Why do we collect data?
We use the data to learn about your usage of the model hub, helping us understand what part of the service is most useful for you, and focus more of our development efforts on maintaining and expanding integrations and features related that would most benefit your usage. We want to make the Model Hub a centralized place for efficient model deployment, and we need performance data to guide users to the best deployment options for their needs as part of our ongoing benchmarks of deployment options.

How do we collect data?
When you use the Model Hub, either via the web interface or through your API key, we process the data you send to any of our API endpoints, and store metadata about it. When querying the Model Hub endpoints, your queries are redirected to different providers depending on how you specify your request inputs.

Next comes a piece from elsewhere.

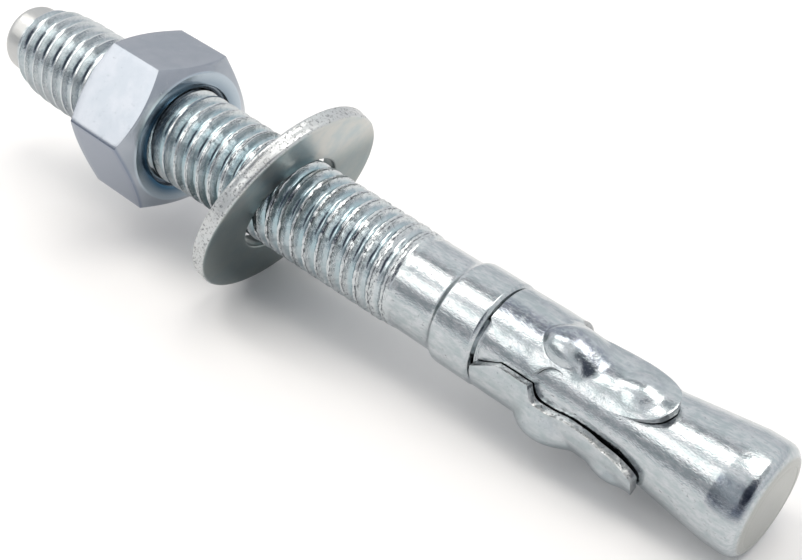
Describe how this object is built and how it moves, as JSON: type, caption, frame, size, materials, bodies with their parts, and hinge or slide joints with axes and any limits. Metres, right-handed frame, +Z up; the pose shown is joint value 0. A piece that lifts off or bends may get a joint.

Therefore, keep in mind that these services may interact with your data to different extents. This means your input is also subject to the selected providers’ respective telemetry policies as well. For more details on the providers’ policies, we encourage you to visit their websites to learn more.


We hope this helps you understand what data we process as part of our services and how they contribute to improving each!